Sir Charles Clore (26 December 1904 – 26 July 1979) was a British financier, retail and property magnate, and philanthropist.

Biography
Clore was of Lithuanian Jewish background, the son of Israel Clore, a Whitechapel tailor who had emigrated to London, and later to Israel. Charles Clore owned, through Sears Holdings, the British Shoe Corporation and Lewis's department stores (which included Selfridges), as well as investing heavily in property.

He owned Jowett Cars Ltd from 1945 to 1947 where he was known as "Santa Clore" for his much anticipated financial investment.

Sir Charles and his wife Francine had two children, Vivien and Alan Evelyn Clore. Clore Shipping Company had two oil tankers, the Vivien Louise and the Alan Evelyn.

Philanthropy
His philanthropic trust, since 2000 the Clore Duffield Foundation, is a donor to arts and Jewish community projects in Britain and abroad. The Clore Gallery at Tate Britain in London, which houses the world's largest collection of the works of J. M. W. Turner, was built in 1980–87 with £6 million from Clore and his daughter and £1.8 million from the British government. He was knighted in the 1971 Queen's Birthday Honours List for his philanthropic work.
Upon Sir Charles' death, Inland Revenue sued, claiming he was British domiciled (he had claimed Monaco domicile), in order to collect inheritance taxes.
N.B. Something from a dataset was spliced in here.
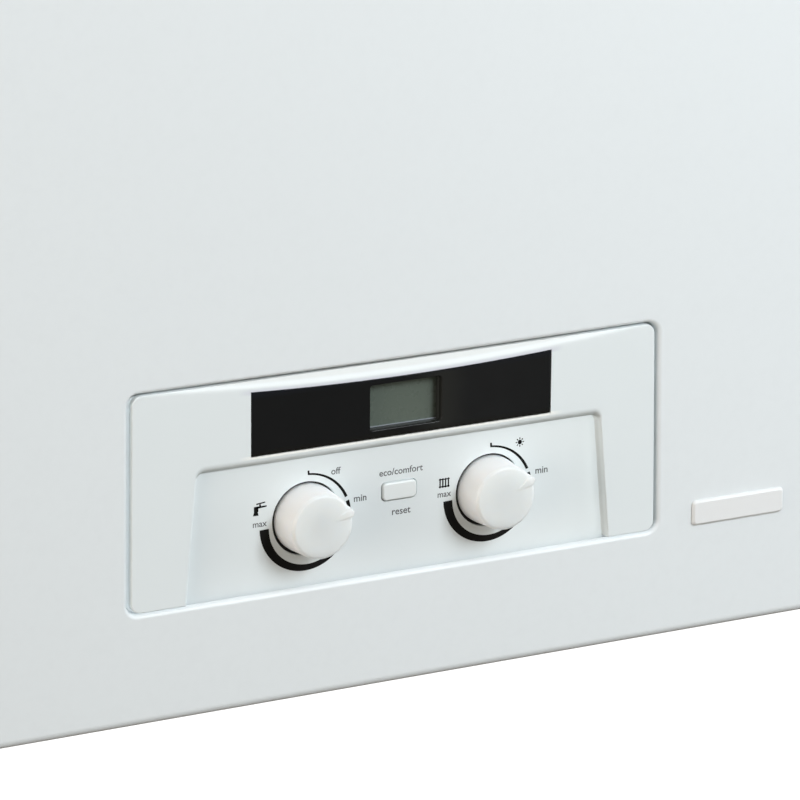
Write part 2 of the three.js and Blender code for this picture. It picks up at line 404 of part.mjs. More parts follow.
piece(water, 'flow_pipe', pipe([[-124, -180, 505.7], [-124, -180, 400], [-124, -180, 250], [-124, -180, 120], [-125, -172, 90], [-128, -150, 72], [-130, -125, 70], [-130, -98.4, 70]], 9, 20), M.copper);
{
  const body = join(block(-152, -108, -98, -52, 24, 95), rod('z', [TAIL_X.flow, TAIL_Y], 17, 94, 124, 20), rod('z', [TAIL_X.flow, TAIL_Y], 11, TAIL_Z, 30, 20),
    rod('z', [TAIL_X.flow, TAIL_Y], 15, 0, 18, 6), rod('x', [TAIL_Y, 84], 8, -110, -80.4, 12));
  piece(water, 'three_way_valve', cut(body, rod('z', [TAIL_X.flow, TAIL_Y], 12, 28, 88, 24), rod('z', [TAIL_X.flow, TAIL_Y], 8, TAIL_Z - 2, 30, 16),
    rod('z', [TAIL_X.flow, TAIL_Y], 3.6, 80, 130, 12)), M.brass);
  const head = join(block(-150, -110, -98, -52, 124.4, 172), rod('z', [TAIL_X.flow, TAIL_Y], 19, 170, 178, 20));
  piece(water, 'valve_actuator', cut(head, rod('z', [TAIL_X.flow, TAIL_Y], 3.6, 120, 150, 12)), M.black);
  piece(water, 'valve_plunger', turned([[0, 0], [10, 0], [10, 6], [3, 7], [3, 82], [0, 82]], 20), M.steel, [TAIL_X.flow, TAIL_Y, 50], [Math.PI / 2, 0, 0]);
}
{
  const plates = Array.from({ length: 8 }, (_, k) => block(-78, 78, -93, -35, 61 + k * 5.6, 64.8 + k * 5.6));
  piece(water, 'plate_heat_exchanger', join(block(-80, 80, -95, -33, 60, 63), block(-80, 80, -95, -33, 104, 107), block(-76, 76, -91, -37, 62, 105), plates), M.steel);
}
{
  const body = join(block(50, 80, -90, -60, 26, 48), rod('z', [TAIL_X.cold, TAIL_Y], 12, 46, 59.6, 20), rod('z', [TAIL_X.cold, TAIL_Y], 10, TAIL_Z, 30, 20),
    rod('z', [TAIL_X.cold, TAIL_Y], 15, 0, 18, 6), block(78, 103, -85, -65, 28, 44), rod('z', [97.5, TAIL_Y], 5.5, -4, 30, 12));
  piece(water, 'cold_water_block', cut(body, rod('z', [TAIL_X.cold, TAIL_Y], 7.2, TAIL_Z - 2, 40, 16)), M.brass);
  const lobes = Array.from({ length: 8 }, (_, k) => rod('z', [12.6 * Math.cos((Math.PI * k) / 4), 12.6 * Math.sin((Math.PI * k) / 4)], 2.2, -15, 0, 8));
  piece(water, 'filling_tap_knob', join(rod('z', [0, 0], 13, -16, 0, 24), lobes), M.blue, [97.5, TAIL_Y, -4.3]);
}
piece(water, 'hot_water_pipe', cut(join(rod('z', [TAIL_X.hot, TAIL_Y], 10, TAIL_Z, 59.6, 20), rod('z', [TAIL_X.hot, TAIL_Y], 15, 0, 18, 6), rod('z', [TAIL_X.hot, TAIL_Y], 14, 30, 44, 6)),
  rod('z', [TAIL_X.hot, TAIL_Y], 7.2, TAIL_Z - 2, 40, 16)), M.copper);
{
  const tail = join(rod('z', [TAIL_X.gas, TAIL_Y], 11, TAIL_Z, 26, 20), rod('z', [TAIL_X.gas, TAIL_Y], 15, 0, 18, 6));
  const run = pipe([[0, -75, 20], [0, -76, 30], [0, -86, 41], [0, -105, 44], [0, -145, 44], [0, -170, 44.5], [0, -182, 49], [0, -185, 54], [0, -185, 59.2]], 8, 14);
  piece(water, 'gas_pipe_lower', cut(join(tail, run), rod('z', [TAIL_X.gas, TAIL_Y], 8.4, TAIL_Z - 2, 14, 16)), M.steel);
  const valve = join(block(-30, 30, -214, -156, 74, 136), rod('z', [0, -185], 15, 60, 76, 16), rod('z', [0, -185], 15, 135, 150, 16),
    rod('x', [-172, 105], 15, -58, -28, 20), rod('x', [-202, 105], 12, -52, -28, 16), block(28, 48, -205, -165, 85, 128), rod('y', [12, 100], 8, -222, -212, 16));
  piece(water, 'gas_valve', valve, M.aluminium);
  piece(water, 'gas_pipe_upper', pipe([[0, -185, 150.4], [0, -185, 170], [0, -188, 200], [0, -205, 235], [0, -232, 262], [0, -245, 285], [0, -248, 305], [0, -248, 329.6]], 7.5, 14), M.copper);
}
{
  const body = join(block(166, 190, -82, -58, 34, 62), rod('x', [-70, 48], 6, 155.4, 168, 12), rod('z', [178, -70], 8, -26, 36, 16));
  piece(water, 'relief_valve', cut(body, rod('z', [178, -70], 5.5, -30, 20, 12)), M.brass);
  const ridges = Array.from({ length: 10 }, (_, k) => rod('y', [12.4 * Math.cos((Math.PI * k) / 5), 12.4 * Math.sin((Math.PI * k) / 5)], 1.8, -15, -1, 6));
  piece(water, 'relief_valve_knob', join(rod('y', [0, 0], 13, -16, 0, 24), ridges), M.red, [178, -82.4, 48]);
}

export default boiler;
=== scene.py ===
"""Looks of the wall-hung gas boiler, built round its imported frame. Shapes are made in millimetres with z = 0 at the
casing's lower edge, and put() turns them into metres in the row frame."""

import json
import math

import bmesh
import bpy
from mathutils import Matrix, Vector


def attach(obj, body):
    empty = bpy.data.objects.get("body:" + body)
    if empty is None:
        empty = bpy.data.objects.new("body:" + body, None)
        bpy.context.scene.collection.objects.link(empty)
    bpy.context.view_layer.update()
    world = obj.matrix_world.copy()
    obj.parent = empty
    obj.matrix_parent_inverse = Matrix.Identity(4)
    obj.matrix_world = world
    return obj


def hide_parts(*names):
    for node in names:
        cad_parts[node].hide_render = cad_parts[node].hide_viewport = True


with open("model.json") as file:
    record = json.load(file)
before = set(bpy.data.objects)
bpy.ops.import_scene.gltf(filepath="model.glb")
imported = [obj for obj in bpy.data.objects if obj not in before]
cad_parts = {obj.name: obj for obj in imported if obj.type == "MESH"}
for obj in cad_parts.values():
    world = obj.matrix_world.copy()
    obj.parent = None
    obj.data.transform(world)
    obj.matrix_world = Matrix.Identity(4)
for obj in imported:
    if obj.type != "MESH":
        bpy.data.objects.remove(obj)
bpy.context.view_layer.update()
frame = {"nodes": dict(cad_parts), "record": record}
nodes = frame["nodes"]
BODY = {n: b for b, members in frame["record"]["behaviour"]["bodies"].items() for n in members}
REPLACED = set()
scene = bpy.context.scene
scene.view_settings.view_transform = "Standard"
scene.view_settings.look = "None"
rad = math.radians

# ------------------------------------------------------------------ dimensions, millimetres
HANG = 690.0
FACE = -310.0
PX, PZ = 1.0, 92.2            # the point that the panel's pieces are laid out about
OPEN_W, OPEN_H, OPEN_R, OPEN_X, OPEN_Z = 244.7, 90.55, 5.0, 0.25, 92.72
FAS_W, FAS_H, FAS_X, FAS_Z = 242.4, 89.35, 0.4, 92.52
FLOOR_Y = FACE + 5
KNOB_Y = FACE + 4.6          # the knobs' rear rims
KNOBS = {"dhw": (-41.5, 19.0), "heating": (43.3, 27.0)}
KNOB_Z = -16.9
FLUE_Y = -182.0
TAIL = {"flow": -130, "hot": -65, "gas": 0, "cold": 65, "ret": 130}
TY, TZ = -75.0, -42.0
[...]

The court upheld the Inland Revenue position.

Legacy and commemoration

The beachfront Charles Clore Park in Tel Aviv is named after Clore. It stretches across 30 acres, and families use the seaside park to celebrate birthdays and host barbecues, or even attend city-wide events such as Tel Aviv Pride. His father, who died in 1933, is buried in nearby Petah Tikvah.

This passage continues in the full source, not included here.